Access to Information Technology varies widely. A consistent amount of research (see for instance some cross-country analyses in Hiroshi, 2005; Demoussiss and Giannokopulos, 2006; Greenstein and Prince, 2006; Chinn and Fairlie, 2007) shown that income, gender, ethnicity or education among other factors explain this variability in the access and use of Information Technology. These factors may act as barriers to access to the technology and create a divide between the social groups with access to the new technologies and those groups without it. This phenomenon has been defined as Digital Divide and has received a great deal of attention in the academic and political world. The fact that Digital Divide may increase the income gap between workers with computer literacy and workers without it explains this interest. Lack of access to Information Technology may prevent disadvantaged individuals from overcoming the over-riding cause of their disadvantage, which is low income. The persistence of a Digital Divide is not only an impediment to the development of individuals and regions, but it may also worsen the gap between low-income and high-income communities. For instance, in words of the International Labour Organization (2001) “the employment aspirations and productivity potential of millions of workers won’t be realized if the Digital Divide problem is not solved”. In this chapter we will not revise the causes of the Digital Divide but its effects on income distribution. We will address the relationship between the Digital Divide and the Income Divide between high and low skilled workers. We will study how the use of Information Technology in productive tasks may shift the demand for high and low skilled workers and consequently may widen or shrink the income gap between these two groups of workers.

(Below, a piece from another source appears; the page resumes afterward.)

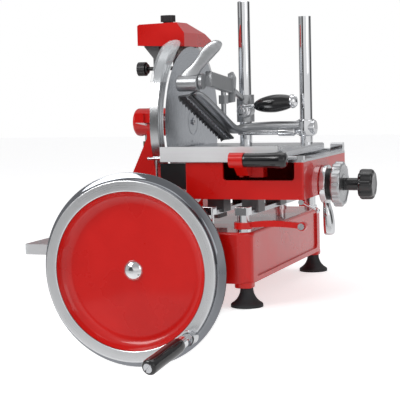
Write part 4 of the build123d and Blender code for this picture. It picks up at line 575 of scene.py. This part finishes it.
# Press arm: one smooth casting behind the gripper that bends into the level arm, its rod, and the hub that slides
# on the right column.
armCasting = {
    "node": "press_arm", "slot": "satin_aluminium", "body": "press", "above": (0, 0.527, 0.85), "power": 0.72,
    "stations": [
        (11, -119.5, 391.5, 8, 3), (18.2, -107, 385, 16.5, 5.4), (33, -50.4, 350, 17.5, 5.8),
        (46, -1, 319.5, 17, 6.4), (62, 24, 317, 13.5, 7), (90, 33, 320.5, 9, 7.6), (130, 35, 322, 8.6, 8),
        (180, 36, 322, 8.6, 8)]}
pressTurnings = {
    "armRod": {"base": (52, 32, 309.5), "axis": (1, 0, 0), "profile": [
        (0, 0), (5, 0, 1), (6, 3, 2), (6, 84), (8.5, 86, 1), (8.5, 118, 1), (6, 120), (0, 120)]},
    "armSleeve": {"base": (166, 57, 317), "axis": (1, 0, 0), "profile": [
        (0, 0), (13, 0, 2), (15, 3, 2), (15, 40, 1), (13.5, 42, 1), (0, 42)]},
    "armHub": {"base": (188, 57, 0), "axis": (0, 0, 1), "profile": [
        (12.55, 300), (15.5, 300, 1), (16.5, 302, 1), (16.5, 332, 1), (15.5, 334, 1), (12.55, 334), (12.55, 300)]},
}
sweptPiece("armCasting", armCasting, castAluminium)
for name, spec in pressTurnings.items():
    turnedPiece(name, {"slot": "satin_aluminium", "body": "press", **spec}, chrome)

# Guard lip: beside the blade's rim on the operator's side. Turns are in degrees up from -Y round the blade's axis:
# station = (x, centreY - radius * cos turn, centreZ + radius * sin turn).
lip = {"x": -35.2, "radius": 153.2, "halfThickness": 1, "halfDepth": 3.6, "fromTurn": -62, "toTurn": 48, "stations": 14}
lipTurns = np.radians(np.linspace(lip["fromTurn"], lip["toTurn"], lip["stations"]))
lipStations = [(lip["x"], bladeCentre[1] - lip["radius"] * math.cos(turn),
                bladeCentre[2] + lip["radius"] * math.sin(turn), lip["halfThickness"], lip["halfDepth"])
               for turn in lipTurns]
sweptPiece("guardLip", {
    "slot": "steel", "body": "machine", "above": (1, 0, 0), "power": 0.5, "steps": 4, "stations": lipStations},
    guardMetal)

# Feed arm: a ring round the drum and a smooth tongue that hangs from it. Stations are given from the arm's front.
feedArm = {"front": 257.4, "inner": 30.1, "outer": 37, "edge": 36, "thick": 12, "body": "ratchet_arm",
           "tongue": [(6, 181, 5.4, 12), (7, 172, 6.5, 14), (9, 158, 8.5, 15.5), (10.5, 140, 9.8, 15.5),
                      (11, 127, 9.8, 15), (11, 120, 8.8, 13.5), (11, 117.4, 6, 9), (11, 117, 0.5, 0.5)]}
ringProfile = [(feedArm["inner"], 0), (feedArm["edge"], 0, 0.8), (feedArm["outer"], 1, 0.8),
               (feedArm["outer"], feedArm["thick"] - 1, 0.8), (feedArm["edge"], feedArm["thick"], 0.8),
               (feedArm["inner"], feedArm["thick"]), (feedArm["inner"], 0)]
turnedPiece("armRing", {
    "node": "feed_arm", "slot": "chrome", "body": feedArm["body"], "axis": (1, 0, 0),
    "base": (feedArm["front"], feedAxis["y"], feedAxis["z"]), "profile": ringProfile}, chrome)
sweptPiece("armTongue", {
    "slot": "chrome", "body": feedArm["body"], "above": (0, 1, 0), "power": 0.7,
    "stations": [(feedArm["front"] + x, feedAxis["y"], z, width, depth) for x, z, width, depth in feedArm["tongue"]]},
    chrome)

# Corner legs: the base's pillars reach a little below its sides, round the necks of the feet. Rings are height
# and half width.
leg = {"x": 147, "y": 232, "rings": [(45.5, 17.2), (40, 17.2), (36.4, 16.9), (35.4, 15.6)]}
legSides = {"legFrontRight": (1, -1), "legFrontLeft": (-1, -1), "legRearRight": (1, 1), "legRearLeft": (-1, 1)}
for name, (sideX, sideY) in legSides.items():
    legStations = [(sideX * leg["x"], sideY * leg["y"], height, half, half) for height, half in leg["rings"]]
    sweptPiece(name, {
        "slot": "red_paint", "body": "machine", "above": (0, 1, 0), "power": 0.62, "steps": 3,
        "stations": legStations}, redPaint)
print("levers, gripper, press arm, guard lip, feed arm and legs made")

# Stage, in metres: a pale bench top that ends behind the wheel, its front and a lower floor. Its glow is stronger
# to the camera than to the object, so that the background stays white and the object isn't lit from below.
stage = {"edgeY": -0.264, "round": 0.012, "roundSteps": 8, "half": 6.0, "drop": 0.9, "front": -6.0, "back": 7.0,
         "low": (0.76, 0.76, 0.76), "high": (0.79, 0.79, 0.79), "glow": 0.25, "cameraGlow": 0.62}


# Section of the bench in the YZ plane, swept along X: top, quarter-round edge, front face, lower floor.
def makeStage():
    section = [(stage["back"], 0.0)]
    for step in range(stage["roundSteps"] + 1):
        turn = math.pi / 2 * step / stage["roundSteps"]
        section.append((stage["edgeY"] + stage["round"] * (1 - math.sin(turn)),
                        -stage["round"] * (1 - math.cos(turn))))
    section += [(stage["edgeY"], -stage["drop"]), (stage["front"], -stage["drop"])]
    vertices = [(side * stage["half"], y, z) for y, z in section for side in (-1, 1)]
    faces = [(2 * i, 2 * i + 1, 2 * i + 3, 2 * i + 2) for i in range(len(section) - 1)]
    mesh = bpy.data.meshes.new("stage")
    mesh.from_pydata(vertices, [], faces)
    floor = bpy.data.objects.new("stageFloor", mesh)
    bpy.context.collection.objects.link(floor)
    material, tree, shader = newMaterial("paleFloor", Roughness=0.6, Emission_Color=(1, 1, 1, 1))
    detail = useGroup(tree, surfaceGroup, {"Grain": 60.0, "Wave": 2.0, "Share": 0.3})
    mottleColour(tree, shader, detail["Mottle"], stage["low"], stage["high"])
    seen = addNode(tree, "ShaderNodeLightPath").outputs["Is Camera Ray"]
    glow = mapRange(tree, seen, 0.0, 1.0, stage["glow"], stage["cameraGlow"])
    tree.links.new(glow, shader.inputs["Emission Strength"])
    mesh.materials.append(material)


makeStage()

# Studio, for reflections only: bands of grey round the horizon, as place in the turn from 0 to 1 and shade, with a
# ceiling above and a floor below. Each pair of directions is where the change starts and ends, as Z of the ray.
studio = {
    "endShade": 0.95, "blue": 1.01, "strength": 0.85,
    "bands": [(0.035, 0.95), (0.05, 0.06), (0.10, 0.06), (0.13, 0.55), (0.21, 0.60), (0.235, 0.10), (0.31, 0.12),
              (0.34, 0.60), (0.40, 0.30), (0.45, 0.58), (0.575, 0.60), (0.60, 0.07), (0.70, 0.07), (0.725, 0.88)],
    "ceiling": (0.50, 0.50, 0.51, 1), "ceilingRise": (0.12, 0.45),
    "floor": (0.42, 0.42, 0.43, 1), "floorFall": (-0.02, -0.25),
}


# White to the camera and through clear parts, and the studio to every other ray. turn = atan2(X, Y) of the ray.
def makeWorld():
    world = bpy.data.worlds.new("studio")
    bpy.context.scene.world = world
    world.use_nodes = True
    tree = world.node_tree
    white = tree.nodes["Background"]
    white.inputs["Color"].default_value = (1, 1, 1, 1)
    direction = addNode(tree, "ShaderNodeTexCoord").outputs["Generated"]
    parts = addNode(tree, "ShaderNodeSeparateXYZ", {0: direction})
    turn = math2(tree, "ARCTAN2", parts.outputs["X"], parts.outputs["Y"])
    bands = addNode(tree, "ShaderNodeValToRGB", {"Fac": mapRange(tree, turn, -math.pi, math.pi)})
    for end, position in zip(bands.color_ramp.elements, (0.0, 1.0)):
        end.position, end.color = position, (studio["endShade"],) * 3 + (1,)
    for position, shade in studio["bands"]:
        bands.color_ramp.elements.new(position).color = (shade, shade, shade * studio["blue"], 1)
    rise = mapRange(tree, parts.outputs["Z"], *studio["ceilingRise"])
    upper = mixColour(tree, rise, bands.outputs[0], studio["ceiling"])
    fall = mapRange(tree, parts.outputs["Z"], *studio["floorFall"])
    lower = mixColour(tree, fall, upper, studio["floor"])
    room = addNode(tree, "ShaderNodeBackground", {"Color": lower, "Strength": studio["strength"]})
    path = addNode(tree, "ShaderNodeLightPath").outputs
    seen = math2(tree, "MAXIMUM", path["Is Camera Ray"], path["Is Transmission Ray"])
    mixed = addNode(tree, "ShaderNodeMixShader", {0: seen, 1: room.outputs[0], 2: white.outputs[0]})
    tree.links.new(mixed.outputs[0], tree.nodes["World Output"].inputs["Surface"])


makeWorld()

# Square lamps: places, aims and sizes in metres, powers in watts.
lights = {
    "key": {"place": (-1.5, -1.9, 1.9), "aim": (0.0, -0.1, 0.2), "size": 1.4, "power": 34},
    "fill": {"place": (2.2, -1.2, 1.1), "aim": (0.0, 0.0, 0.2), "size": 1.4, "power": 5},
    "top": {"place": (0.2, 0.4, 2.2), "aim": (0.0, 0.0, 0.2), "size": 1.8, "power": 10},
}
for name, light in lights.items():
    lamp = bpy.data.lights.new(name, "AREA")
    lamp.size = light["size"]
    lamp.energy = light["power"]
    lampObject = bpy.data.objects.new(name, lamp)
    bpy.context.collection.objects.link(lampObject)
    lampObject.location = light["place"]
    aim = Vector(light["aim"]) - Vector(light["place"])
    lampObject.rotation_euler = aim.to_track_quat("-Z", "Y").to_euler()

# Camera: place in metres, angles in degrees, focal length in pixels of a square picture.
camera = {"place": (0.8948, -2.4682, 0.4109), "yaw": 20.4, "pitch": 5.15, "roll": 1.38,
          "focalPixels": 1296, "imagePixels": 400, "sensorWidth": 36}


# right = (cos yaw, sin yaw, 0), forward = (-sin yaw cos pitch, cos yaw cos pitch, -sin pitch), up = right x forward,
# then right and up are rolled about forward.
def makeCamera():
    yaw, pitch, roll = (math.radians(camera[key]) for key in ("yaw", "pitch", "roll"))
    right = Vector((math.cos(yaw), math.sin(yaw), 0))
    forward = Vector((-math.sin(yaw) * math.cos(pitch), math.cos(yaw) * math.cos(pitch), -math.sin(pitch)))
    up = right.cross(forward)
    across = right * math.cos(roll) - up * math.sin(roll)
    above = right * math.sin(roll) + up * math.cos(roll)
    lens = bpy.data.cameras.new("camera")
    lens.sensor_width = camera["sensorWidth"]
    lens.lens = camera["focalPixels"] / camera["imagePixels"] * lens.sensor_width
    eye = bpy.data.objects.new("camera", lens)
    bpy.context.collection.objects.link(eye)
    matrix = Matrix((across, above, -forward)).transposed().to_4x4()
    matrix.translation = Vector(camera["place"])
    eye.matrix_world = matrix
    bpy.context.scene.camera = eye


makeCamera()
bpy.context.scene.view_settings.view_transform = "Standard"
print("stage, light and camera set")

To address this task we must first explain the link between access to and use of Information Technology and income. Trying to simplifying the phenomenon the economic rationale behind the income effects of Digital Divide is the following: having better technology, in our case Information Technology (IT), and more capital tends to raise the marginal productivity of labour and therefore the demand for IT labour and its wages (i.e. income). In the initial stages of development of a technology only high skilled workers tend to have computer literacy. The reason is that high skilled workers usually have higher income levels, so they can afford IT education as well as IT products and services. Comparing to low skilled workers, workers with more skills and income will have better chances of accessing and learning to use information technology sooner. From this statement we could infer that having better access to IT, high skilled workers tend to have a higher likelihood of further increasing its productivity, and consequently will tend to receive higher wages increases than those individuals without access, use and knowledge of these new technologies. This effect, already largely studied, will be out of the scope of this chapter. However, we believe that this dynamic will work for a certain period especially in the developed economies, but with the time the prices of the new technology will tend to diminish and an increasing proportion of low income workers will start having IT access and literacy.